[comp.sys.next] early adopters

bob@MorningStar.Com (Bob Sutterfield) (09/20/90)

In article <TY.90Sep19234202@thedog.cis.ufl.edu> ty@thedog.cis.ufl.edu (Tyng-Jing Yang) writes:
   After the release of New NeXT, here is a question for NeXT's
   first-year personal buyers.

   "Are you regret to buy(love) NeXT too early ?"

   ps: Early Birds should get the worms(reward,not bugs)

My girlfriend (now my wife) and I bought a Macintosh in March of 1984
because it was so clearly revolutionary in what it brought to the
personal user class machine, and in so many ways The Right Thing.  As
expected, Apple improved the machine with subsequent products.  The
upgrade path was too expensive and too frequent for me, and my Classic
Mac spent the latter years of its life running uw in my home study,
performing fine service as a multi-window terminal dialed into my UNIX
machines at work.  By the time it finally fritzed out, it was unable
to run any vaguely-current systems or applications.  Also, by that
time, Apple had been taken over from the innovators by the lawyers and
I was no longer interested in maintaining or purchasing their
products.  That Classic Mac case now collects dust in storage, having
been cannibalized to donate components to friends' machines of similar
vintage.

I bought a machine with specific capabilities, and (until it had
hardware problems) it never ceased to perform those same functions.  I
got exactly what I paid for, and exactly what I expected.  I received
years of reliable service while it did exactly what it was originally
advertised to do, and what I bought it to do.

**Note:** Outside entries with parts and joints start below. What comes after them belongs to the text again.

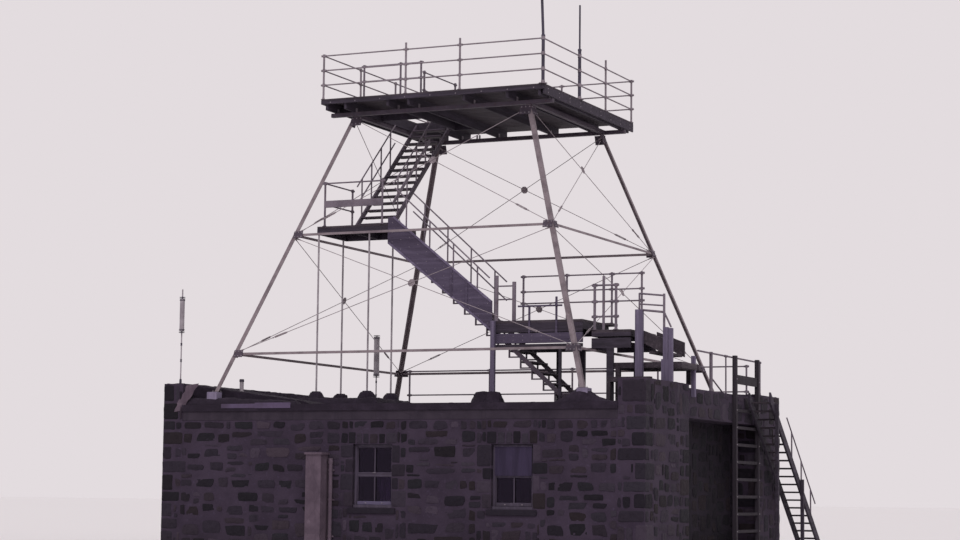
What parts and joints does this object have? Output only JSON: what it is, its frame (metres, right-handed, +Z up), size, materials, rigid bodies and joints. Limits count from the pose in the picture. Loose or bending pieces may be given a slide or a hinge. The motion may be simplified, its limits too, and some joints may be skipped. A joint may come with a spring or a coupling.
{
  "type": "fire lookout tower",
  "caption": "Braced steel lookout tower with a railed open platform, stairs and landings on a low rubble stone building.",
  "frame": {"origin": "ground level under the tower's centre line, on the underside of the ground floor slab", "axes": "+X to the right along the front wall, +Y from the front wall to the back wall, +Z up"},
  "size_m": [12.522, 11.4771, 13.3997],
  "materials": {
    "rubble_stone": "rough split faces in light mortar",
    "beam_render": "smooth weathered render",
    "floor_concrete": "float-finished concrete",
    "footing_concrete": "whitewashed concrete",
    "roof_covering": "tarred grit",
    "flue_render": "pale weathered render",
    "window_paint": "old gloss paint",
    "glass": "clear, dark behind",
    "tower_steel": "dull dark paint, weathered",
    "rod_steel": "dull dark paint",
    "rail_steel": "worn dark paint",
    "grey_steel": "dull grey paint",
    "deck_timber": "weathered boards",
    "dark_timber": "dark stained timber",
    "light_timber": "faded pale paint",
    "weathered_timber": "bare weathered timber"
  },
  "bodies": {
    "root": {"front_wall": "rubble_stone", "back_wall": "rubble_stone", "left_wall": "rubble_stone", "right_wall_front": "rubble_stone", "right_wall_back": "rubble_stone", "porch_wall": "rubble_stone", "porch_lintel": "rubble_stone", "ring_beams": "beam_render", "ground_floor": "floor_concrete", "roof_slab": "roof_covering", "roof_edge": "roof_covering", "window_frames": "window_paint", "window_glass": "glass", "flue": "flue_render", "leg_footings": "footing_concrete", "post_footings": "roof_covering", "roof_pipes": "grey_steel", "wall_ladder": "weathered_timber", "roof_rail_right": "rail_steel", "roof_rail_back": "rail_steel", "tower_legs": "tower_steel", "tower_rings": "tower_steel", "braces_front": "rod_steel", "braces_right": "rod_steel", "braces_back": "rod_steel", "braces_left": "rod_steel", "joint_plates": "tower_steel", "platform_beams": "tower_steel", "platform_joists": "dark_timber", "platform_fascia": "dark_timber", "platform_deck": "deck_timber", "platform_rail_front": "rail_steel", "platform_rail_right": "rail_steel", "platform_rail_back": "rail_steel", "platform_rail_left": "rail_steel", "stair_guard": "rail_steel", "masts": "grey_steel", "upper_stair_stringers": "tower_steel", "upper_stair_treads": "deck_timber", "upper_stair_rails": "rail_steel", "upper_landing_deck": "deck_timber", "upper_landing_frame": "dark_timber", "upper_landing_rail": "rail_steel", "upper_landing_posts": "grey_steel", "lower_stair_stringers": "tower_steel", "lower_stair_treads": "deck_timber", "lower_stair_side_board": "light_timber", "lower_stair_rails": "rail_steel", "lower_landing_deck": "deck_timber", "lower_landing_frame": "dark_timber", "lower_landing_side_board": "light_timber", "lower_landing_rails": "rail_steel", "lower_landing_posts": "dark_timber", "lower_landing_end_post": "light_timber", "side_stair_treads": "deck_timber", "side_stair_posts": "light_timber", "side_stair_rails": "rail_steel", "outer_stair_stringers": "dark_timber", "outer_stair_treads": "deck_timber", "outer_stair_rail": "rail_steel"}
  },
  "joints": []
}
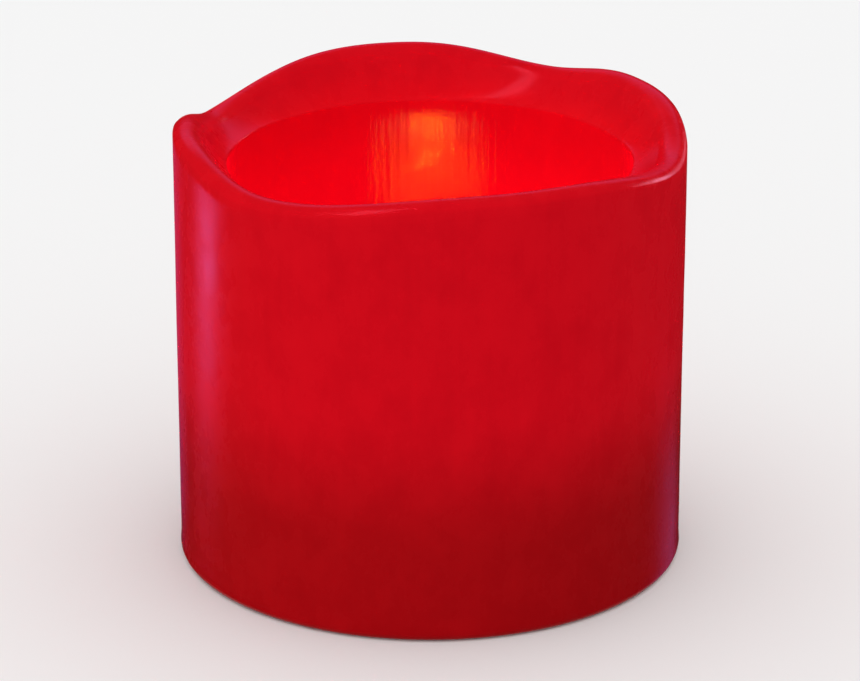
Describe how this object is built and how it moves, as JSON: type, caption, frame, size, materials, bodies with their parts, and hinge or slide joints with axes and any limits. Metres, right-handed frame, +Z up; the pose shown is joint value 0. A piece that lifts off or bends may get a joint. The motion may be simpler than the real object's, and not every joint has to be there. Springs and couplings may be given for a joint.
{
  "type": "flameless led candle",
  "caption": "Short red wax pillar candle with a melted rim and an open hollow, lit from inside by a flickering lamp on a battery module set in its base",
  "frame": {"origin": "centre of the rest face, on the surface that the candle stands on", "axes": "+Z up along the candle's axis; -Y is the front of the candle; +X is to the right of someone facing the front"},
  "size_m": [0.076, 0.076, 0.0684],
  "materials": {
    "red_wax": "satin, slightly translucent",
    "hot_glue": "cloudy gloss",
    "black_plastic": "fine moulded grain",
    "frosted_plastic": "frosted, translucent",
    "amber_epoxy": "clear gloss",
    "tinned_wire": "tinned",
    "screw_steel": "zinc plated",
    "board_laminate": "solder mask",
    "chip_epoxy": "cast epoxy",
    "resistor_enamel": "dipped enamel",
    "capacitor_sleeve": "shrunk sleeve",
    "crystal_can": "drawn can",
    "cell_jacket": "printed film",
    "contact_plate": "nickel plated strip",
    "spring_wire": "nickel plated wire",
    "switch_metal": "pressed sheet",
    "switch_board": "phenolic board",
    "terminal_brass": "tinned brass",
    "slider_plastic": "moulded",
    "red_insulation": "extruded",
    "black_insulation": "extruded",
    "white_insulation": "extruded",
    "blue_insulation": "extruded"
  },
  "bodies": {
    "candle": {"wax_shell": "red_wax", "adhesive_ring": "hot_glue", "base_tray": "black_plastic", "housing_cup": "black_plastic", "housing_screws": "screw_steel", "lamp_sleeve": "frosted_plastic", "led_lamp": "amber_epoxy", "led_leads": "tinned_wire", "circuit_board": "board_laminate", "board_screws": "screw_steel", "control_chip": "chip_epoxy", "resistor": "resistor_enamel", "capacitor": "capacitor_sleeve", "timer_crystal": "crystal_can", "battery_front": "cell_jacket", "battery_rear": "cell_jacket", "bridge_contact": "contact_plate", "positive_contact": "contact_plate", "negative_contact": "contact_plate", "contact_springs": "spring_wire", "switch_frame": "switch_metal", "switch_base": "switch_board", "switch_terminals": "terminal_brass", "switch_screws": "screw_steel", "wire_positive": "red_insulation", "wire_negative": "black_insulation", "wire_switch": "white_insulation", "wire_timer": "blue_insulation"},
    "door": {"battery_door": "black_plastic"},
    "slider": {"switch_slider": "slider_plastic"}
  },
  "joints": [
    {"name": "battery_door_hinge", "type": "hinge", "parent": "candle", "child": "door", "pos_m": [0, -0.0135, 0.0008], "axis": [-1, 0, 0], "range_deg": [0, 50]},
    {"name": "switch_slide", "type": "slide", "parent": "candle", "child": "slider", "axis": [1, 0, 0], "range_m": [0, 0.004]}
  ]
}
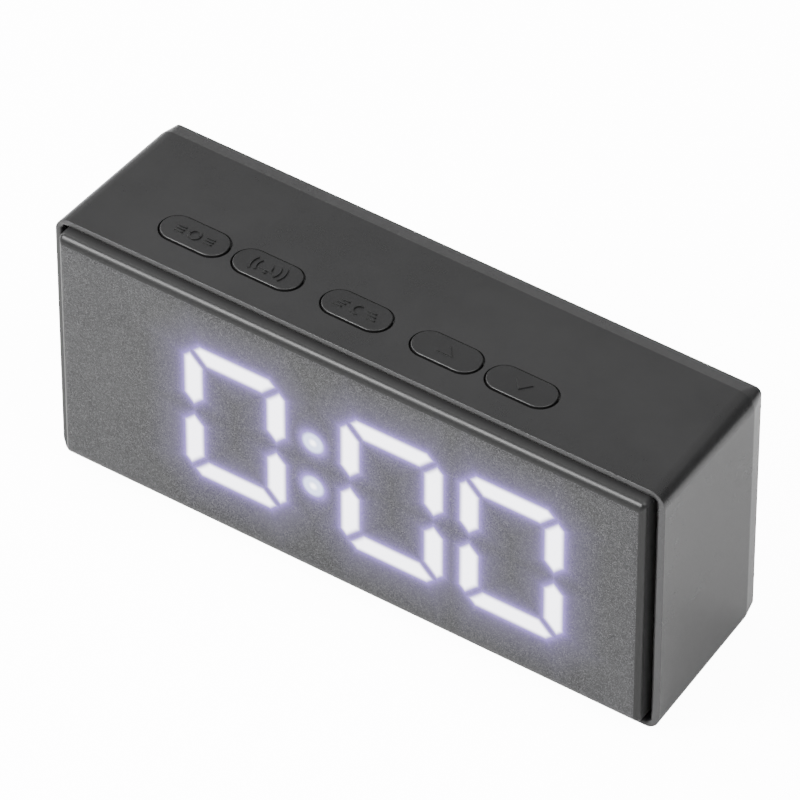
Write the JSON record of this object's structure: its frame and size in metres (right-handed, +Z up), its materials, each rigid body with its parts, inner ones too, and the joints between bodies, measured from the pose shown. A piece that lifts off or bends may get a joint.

In every field, progress marches on.  People who bought the Nth
generation of any technology are bound to be passed by when the N+Mth
arrives.  But in the mean time, they have received the benefits of
using the technology during that period of time.  And the Nth
generation stuff continues (modulo breakdowns) to do exactly what it
did when it was purchased.

I know people who still drive 1972 Dodge Darts.  They aren't surprised
or angry when Chrysler introduces new models that surpass theirs.
They just decide, using the normal cost/benefit analyses, when it's
time to trade in their 72 Dart on an 81 Horizon :-)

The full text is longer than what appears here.